Ignoring me, she opened the bacon pack then adjusted the heat under the pan.
“I know how you look for stuff, big boy” The she-devil muttered.
“WITCH!!” I screamed; pointing the mandatory crooked finger at her that all accusations of “WITCH!!” must entail.
Ignoring me, she began to place slices of the bacon in the pan, where it began to sizzle.
Giving me a shitty look over her shoulder, she said “If you ever looked behind something or under something, you might actually find what you’re looking for”
I was appalled…
“I always look behind stuff!” I protested.
“Mm hmm” she muttered again…
I hate it when she does that!
“Well, Mr. Crazy man, get over yourself and get the bread out of the fridge and I’ll make you a (she does the quote thingees with her fingers) “Ghost BLT”.
I looked at her for a second…
No, I couldn’t kill her just yet, I thought…

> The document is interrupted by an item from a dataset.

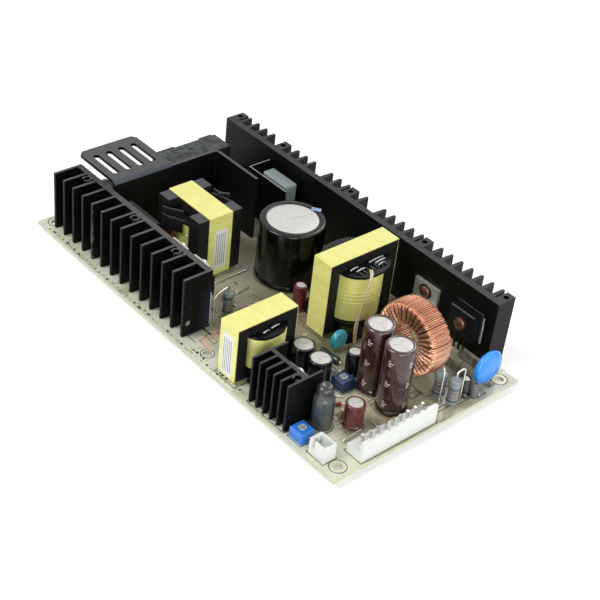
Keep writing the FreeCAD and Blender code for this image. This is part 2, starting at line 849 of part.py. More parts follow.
def make_device(x0, wide, high, thick, foot, tab_high, seat_y, side, hole_z):
    """A power device flat against a heatsink: moulded body, bare tab with its hole, three legs."""
    y0, y1 = sorted((seat_y, seat_y + side * thick))
    body = box(x0, x0 + wide, y0, y1, foot, foot + high - tab_high)
    face_y = seat_y + side * thick
    rim = [e for e in body.Edges if abs(e.BoundBox.YMin - face_y) + abs(e.BoundBox.YMax - face_y) < 0.01]
    pieces = []
    if tab_high:
        y0, y1 = sorted((seat_y, seat_y + side * tab_thick))
        pieces.append(box(x0, x0 + wide, y0, y1, foot + high - tab_high, foot + high))
    leg_y = seat_y + side * thick * 0.6
    for x, y in row(x0 + wide / 2, leg_y, 3, leg_pitch):
        pieces.append(box(x - leg_wide / 2, x + leg_wide / 2, y - leg_thick / 2, y + leg_thick / 2, deck, foot))
    hole = bar(x0 + wide / 2, seat_y - side, hole_z, device_hole, thick + 2, screw_sides, ACROSS * side)
    return union(body.makeChamfer(device_edge, rim), *pieces).cut(hole)


def make_screw(x, z, seat_y, side, shank):
    """A pan head screw along y: its head on the seat and its shank through the device."""
    r = screw_head_dia / 2
    head = turning(0, 0, [(r, 0), (r, screw_head_high * 0.6), (r * 0.7, screw_head_high)], screw_sides)
    screw = union(head, bar(0, 0, -shank, screw_dia, shank, screw_sides))
    screw.Placement = FreeCAD.Placement(V(x, seat_y, z), FreeCAD.Rotation(UP, ACROSS * side))
    return screw


def near_devices():
    """The bridge and the two switches, spread along the near heatsink beyond the bracket."""
    widths = (bridge_wide, small_device_wide, small_device_wide)
    free = near_end - wall_from_input - sum(widths)
    specs = []
    x = wall_from_input
    for k, (wide, share) in enumerate(zip(widths, near_gap_shares)):
        x += free * share
        if k:
            specs.append((x, wide, small_device_high, small_device_thick, switch_foot, small_device_tab,
                          small_device_screw_up))
        else:
            specs.append((x, wide, bridge_high, bridge_thick, bridge_foot, 0, bridge_screw_up))
        x += wide
    return specs


def device_row(specs, sink_y, side, base):
    """Devices on one heatsink face with their pads and screws, and where the screws go."""
    devices, pads, screws, places = [], [], [], []
    seat_y = sink_y + side * pad_thick
    for x0, wide, high, thick, foot, tab_high, hole_up in specs:
        x, z = x0 + wide / 2, foot + hole_up
        devices.append(make_device(x0, wide, high, thick, foot, tab_high, seat_y, side, z))
        y0, y1 = sorted((sink_y, seat_y))
        m = pad_margin
        pad = box(x0 - m, x0 + wide + m, y0, y1, foot - m, foot + high + m / 2)
        pads.append(pad.cut(bar(x, sink_y - side, z, device_hole, 2, screw_sides, ACROSS * side)))
        stack = tab_thick if tab_high else thick
        screws.append(make_screw(x, z, seat_y + side * stack, side, stack + pad_thick + base * 0.9))
        places.append((x, z))
    return devices, pads, screws, places


def drilled(sink, places, sink_y, side, base):
    """A heatsink with the holes that take its screws."""
    return less(sink, [bar(x, sink_y + side, z, screw_hole, base * 0.95 + 1, screw_sides, ACROSS * -side)
                       for x, z in places])


def make_film_capacitor():
    """A boxed film capacitor, rounded over all but its foot."""
    x, y = at(film_at)
    body = box(x, x + film_length, y, y + film_wide, deck, deck + film_high)
    return body.makeChamfer(film_round / 2, [e for e in body.Edges if e.BoundBox.ZMax > deck + 0.01])


def make_insulating_sheet():
    """A stiff sheet bent to an L between the film capacitor and the bulk capacitor."""
    x, y = at(insulation_at)
    t = insulation_thick
    return prism([(x, far_inner_y), (x, y), (x + insulation_reach, y), (x + insulation_reach, y + t),
                  (x + t, y + t), (x + t, far_inner_y)], deck, deck + insulation_height)


def make_line_capacitor():
    """A moulded block capacitor behind the bracket, with two raised ribs on its outer face."""
    x, y = at(line_cap_at)
    top = deck + line_cap_high
    far_y = y + line_cap_wide
    ribs = [box(x - line_cap_rib, x, y0, y1, deck, top - line_cap_rib_drop)
            for y0, y1 in ((y, y + near_rib_length), (far_y - far_rib_length, far_y))]
    return union(box(x, x + line_cap_length, y, far_y, deck, top), *ribs)


def make_fuse():
    """A tube fuse with its two end caps, and the two spring clips that grip the caps."""
    x, y = at(fuse_at)
    lift = deck + fuse_lift
    far_cap = fuse_length - fuse_cap_length
    fuse = union(bar(x, y, lift, fuse_glass_dia, fuse_length, small_sides, ALONG),
                 *[bar(x + a, y, lift, fuse_cap_dia, fuse_cap_length, small_sides, ALONG) for a in (0, far_cap)])
    clips = []
    reach = fuse_cap_dia / 2 + clip_wall
    for a in ((fuse_cap_length - clip_wide) / 2, far_cap + (fuse_cap_length - clip_wide) / 2):
        block = box(x + a, x + a + clip_wide, y - reach, y + reach, deck, lift + clip_grip)
        bore = bar(x, y, lift, fuse_cap_dia, fuse_length, small_sides, ALONG)
        mouth = box(x + a, x + a + clip_wide, y - clip_grip, y + clip_grip, lift, lift + clip_grip + 1)
        clips.append(less(block, [bore, mouth]))
    return fuse, Part.makeCompound(clips)


def make_bus_bars():
    """The two tinned strips that stand on edge beside the toroid."""
    far_x, far_y = at(far_bar_at)
    winding_y = toroid_at[1] + toroid_core_wide / 2 + toroid_wire * toroid_over_share
    near_x = board_length - near_bar_from_output
    near_y = winding_y + near_bar_share * (far_y - winding_y)
    return Part.makeCompound([
        box(far_x, far_x + far_bar_length, far_y, far_y + bar_thick, deck, deck + far_bar_high),
        box(near_x, near_x + near_bar_length, near_y, near_y + bar_thick, deck, deck + near_bar_high)])


def make_links():
    """Bare wire links bent like staples."""
    top = deck + link_height
    return Part.makeCompound([wire([(a[0], a[1], deck), (a[0], a[1], top), (b[0], b[1], top), (b[0], b[1], deck)],
                                   lead_dia)
                              for a, b in [map(at, link) for link in (header_link, middle_link, small_link)]])


def tail_places():
    """Where leads pass through the board: pairs under cans and discs, rows under bobbins and pins."""
    places = output_pins() + input_pins() + signal_pins()

    def pair(place, spread, turned=False):
        x, y = at(place)
        return row(x, y, 2, spread, turned)

    places += pair(bulk_at, bulk_dia / 3, True) + pair(rod_choke_at, rod_choke_dia * 0.55)
    for place in (output_cap_1_at, output_cap_2_at):
        places += pair(place, output_dia * can_leg_share)
    for place in (wide_cap_1_at, wide_cap_2_at):
        places += pair(place, wide_cap_dia * can_leg_share)
    for place in (small_cap_at, maroon_at, second_maroon_at, side_cap_at):
        places += pair(place, small_cap_dia * can_leg_share)
    places += pair(blue_disc_at, blue_disc_spread, True) + pair(teal_disc_at, teal_disc_spread, True)
    places += pair(thermistor_at, thermistor_spread)
    places += [at(place) for place in (resistor_1_at, resistor_1_lead, resistor_2_at, resistor_2_lead,
                                       resistor_3_at, resistor_3_lead)]
    for side in (-1, 1):
        x, y = at(choke_at)
        places += row(x, y + side * choke_depth * 0.4, 3, choke_notch / 4)
        x, y = at(main_at)
        places += row(x + side * (main_depth + main_reach) / 4, y, 5, main_length / 10, True)
        x, y = at(standby_at)
        places += row(x + side * (standby_depth + standby_reach) / 4, y, 4, standby_length / 9, True)
    x, y = at(line_cap_at)
    places += row(x + line_cap_length / 2, y + line_cap_wide / 2, 2, line_cap_wide * 0.7, True)
    x, y = at(film_at)
    return places + row(x + film_length / 2, y + film_wide / 2, 2, film_length * 0.8)


def make_tails():
    """The trimmed lead ends under the board, one for each lead."""
    return Part.makeCompound([post(x, y, tail_wide, -tail_drop, 0) for x, y in tail_places()])


nodes["circuit_board"] = make_board()
transistor_spec = (board_length - transistor_from_output, transistor_wide, transistor_high, far_device_thick,
                   transistor_foot, transistor_tab, transistor_screw_up)
rectifier_spec = (board_length - rectifier_from_output, rectifier_wide, rectifier_high, far_device_thick,
                  rectifier_foot, 0, rectifier_screw_up)
standby_spec = (board_length - standby_device_from_output, small_device_wide, small_device_high,
                small_device_thick, standby_device_foot, small_device_tab, small_device_screw_up)
near_row = device_row(near_devices(), near_inner_y, 1, near_base_thick)
far_row = device_row((transistor_spec, rectifier_spec), far_inner_y, -1, far_base_thick)
small_row = device_row((standby_spec,), small_inner_y, 1, small_base_thick)
nodes["left_heatsink"] = drilled(make_near_heatsink(), near_row[3], near_inner_y, 1, near_base_thick)
nodes["right_heatsink"] = drilled(make_far_heatsink(), far_row[3], far_inner_y, -1, far_base_thick)
nodes["small_heatsink"] = drilled(make_small_heatsink(), small_row[3], small_inner_y, 1, small_base_thick)
nodes["bridge_rectifier"] = near_row[0][0]
nodes["switching_transistors"] = Part.makeCompound(near_row[0][1:])
nodes["output_transistor"], nodes["output_rectifier"] = far_row[0]
nodes["standby_device"] = small_row[0][0]
nodes["device_pads"] = Part.makeCompound(near_row[1] + far_row[1] + small_row[1])
nodes["device_screws"] = Part.makeCompound(near_row[2] + far_row[2] + small_row[2])
nodes["slotted_bracket"] = make_bracket()
main_parts = make_transformer(main_length, main_depth, main_height, main_post, main_yoke, main_leg,
                              main_reach, True)
standby_parts = make_transformer(standby_length, standby_depth, standby_height, standby_post, standby_yoke,
                                 standby_leg, standby_reach, False)
for name, place, angle, shapes in (("choke", choke_at, 0, make_choke()), ("main", main_at, 90, main_parts),
                                   ("standby", standby_at, 90, standby_parts)):
    for piece, shape in zip(("core", "bobbin", "winding", "tape"), shapes):
        shape.rotate(V(0, 0, 0), UP, angle)
        shape.translate(V(*at(place), deck))
        nodes[name + "_" + piece] = shape
nodes["main_leads"] = make_main_leads()
nodes["toroid_core"], nodes["toroid_winding"] = make_toroid()
nodes["bulk_capacitor_can"], nodes["bulk_capacitor_sleeve"] = make_can(bulk_at, bulk_dia, bulk_height, bulk_sides)
for k, place in enumerate((output_cap_1_at, output_cap_2_at)):
    can, sleeve = make_can(place, output_dia, output_height, output_sides)
    nodes["output_capacitor_can_%d" % (k + 1)] = can
    nodes["output_capacitor_sleeve_%d" % (k + 1)] = sleeve
nodes["small_capacitors"] = Part.makeCompound(
    [make_small_can(wide_cap_1_at, wide_cap_dia, wide_cap_height),
     make_small_can(wide_cap_2_at, wide_cap_dia, wide_cap_height),
     make_small_can(small_cap_at, small_cap_dia, small_cap_height)])
nodes["side_capacitor"] = make_small_can(side_cap_at, side_cap_dia, side_cap_height)
nodes["maroon_capacitor"] = make_small_can(maroon_at, maroon_dia, maroon_height)
nodes["second_maroon_capacitor"] = make_small_can(second_maroon_at, second_maroon_dia, second_maroon_height)
nodes["rod_choke"] = make_rod_choke()
nodes["voltage_trimmer_case"], nodes["voltage_trimmer_rotor"] = make_trimmer(voltage_trimmer_at)
nodes["limit_trimmer_case"], nodes["limit_trimmer_rotor"] = make_trimmer(limit_trimmer_at)
nodes["blue_disc_capacitor"] = make_disc(blue_disc_at, blue_disc_dia, blue_disc_thick, blue_disc_lift,
                                         blue_disc_spread)
nodes["teal_disc_capacitor"] = make_disc(teal_disc_at, teal_disc_dia, teal_disc_thick, teal_disc_lift,
                                         teal_disc_spread)
nodes["inrush_thermistor"] = make_disc(thermistor_at, thermistor_dia, thermistor_thick, thermistor_lift,
                                       thermistor_spread, True)
nodes["resistor_1"] = make_resistor(resistor_1_at, resistor_1_lead, resistor_1_dia, resistor_1_high)
nodes["resistor_2"] = make_resistor(resistor_2_at, resistor_2_lead, resistor_2_dia, resistor_2_high)
nodes["resistor_3"] = make_resistor(resistor_3_at, resistor_3_lead, resistor_3_dia, resistor_3_high)
nodes["output_header_housing"] = make_output_header()
nodes["signal_header_housing"] = make_signal_header()
input_length = 2 * (input_ways - 1) * output_pitch + 2 * output_margin
nodes["input_header_housing"] = make_row_header(input_at[0], input_at[1], input_length, input_at[0], input_pins())
nodes["header_pins"] = make_pins()
nodes["film_capacitor"] = make_film_capacitor()
nodes["insulating_sheet"] = make_insulating_sheet()
nodes["line_filter_capacitor"] = make_line_capacitor()
nodes["input_fuse"], nodes["fuse_clips"] = make_fuse()
nodes["output_bus_bars"] = make_bus_bars()
nodes["jumper_wires"] = make_links()
nodes["solder_tails"] = make_tails()

os.makedirs("parts", exist_ok=True)
for name, shape in nodes.items():
    shape.translate(V(-board_length / 2, -board_width / 2, 0))
    shape.exportStep("parts/" + name + ".step")
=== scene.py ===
import bmesh
import bpy
import math
import random
from mathutils import Matrix, Vector


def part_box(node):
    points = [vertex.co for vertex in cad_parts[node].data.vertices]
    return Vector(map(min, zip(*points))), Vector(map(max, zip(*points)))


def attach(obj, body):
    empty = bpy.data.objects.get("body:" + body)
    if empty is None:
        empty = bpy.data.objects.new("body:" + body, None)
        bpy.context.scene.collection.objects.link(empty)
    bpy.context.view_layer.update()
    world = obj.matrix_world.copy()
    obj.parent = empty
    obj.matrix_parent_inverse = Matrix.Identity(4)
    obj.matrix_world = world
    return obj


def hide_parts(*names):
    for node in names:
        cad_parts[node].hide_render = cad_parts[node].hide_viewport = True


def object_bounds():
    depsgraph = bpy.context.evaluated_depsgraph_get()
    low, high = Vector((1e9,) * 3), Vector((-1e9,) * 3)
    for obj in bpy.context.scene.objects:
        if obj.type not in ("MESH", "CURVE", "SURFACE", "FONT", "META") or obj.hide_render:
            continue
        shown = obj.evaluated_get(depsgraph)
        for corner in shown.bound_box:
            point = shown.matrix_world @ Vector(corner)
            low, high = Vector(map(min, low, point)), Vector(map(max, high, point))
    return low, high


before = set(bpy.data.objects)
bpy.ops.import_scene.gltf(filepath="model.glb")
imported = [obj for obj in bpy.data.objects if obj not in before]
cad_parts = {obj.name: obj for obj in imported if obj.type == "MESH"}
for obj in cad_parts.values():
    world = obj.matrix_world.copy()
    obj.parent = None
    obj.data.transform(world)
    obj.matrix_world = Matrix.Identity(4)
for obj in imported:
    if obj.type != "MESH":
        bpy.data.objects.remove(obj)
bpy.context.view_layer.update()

random.seed(41)


# Circuit board: a laminate of glass and paper under a pale green lacquer. Its copper shows through
# as faint fields, flux has stained it, its sawn edges are bare laminate, and painted shade darkens its middle.
mm = 0.001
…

Who would feed the damn dog…?
I opened the fridge door and looked in.
I looked behind the milk.
I looked behind the left-over chili.
I looked in the crisper drawers.
“The breads not in here” I said, staring into the void, waiting for the fridge magic to happen.
“Move…” she said as she rudely and most viciously pushed me aside…
I almost fell down!
“Hmmmm” I thought to myself “So forceful…” I considered cooking HER bacon.
Morning blast of testosterone, you see….
But now was not the time for early morning Russian convict sex…
I must stay focused.
“Look, a squirrel!”….not really.
The bread was missing.
As I fell back from her most violent and un-called for aggression, she leaned into the fridge.
I tried to look over her shoulder as she fidgeted and moved things around inside the box.
“Hmmp” muttering as she stood up; she turned to me, holding up the bread.
Her eyebrow arched at me…
“Witch…” I whispered.
Fridge magic is a woman thingee, I guess….
“Can you find my truck keys now?”
She gave a blood-curdling scream that sounded like “ASSHOLE!” then she grabbed me, throwing me bodily onto the dining room table, ripping and tearing at my clothes, cackling the whole time!
The look in her eyes almost drove me into insanity!
No! Not this way! I am only a man, a human….I must be treated with love and respect!!!!
My head was spinning, I cried out to God, Jesus and Buddha to protect me…I think I even screamed for my mother…!!
The she-beast was licking and biting, pinching and twisting!
“Batman!!!!” I screamed, trying to fight off this rutting, drunken Mongol in fuzzy, green socks!
I was losing the battle to preserve my dignity as a man, nay; my very soul!
The horny toad was grunting into my ear, trying to force my arms apart….laughing and giggling…GOD, she’s so strong!!!
“Oh my god, get a room” said a small voice behind us.
The wanton mauling of my person halted.
She has her mother’s morning hair….poor child.
For some silly reason, I found myself surprised that the sunlight coming from the window above the sink had not made her burst into flames….
I didn’t know she had freckles….
There was a look of disgust and shame on her face.
There was also a plate of half eaten pieces of a “Ghost BLT” in her hands….
I freaking knew it!!!
They were in on it together, the whole time!
“You’re mother was making me some bacon” I stuttered, shoving my shirt back into place.
“Mm hmmm” Lacy mumbled…
Not her too….
“You guys are disgusting” she said as she slithered back into her crypt.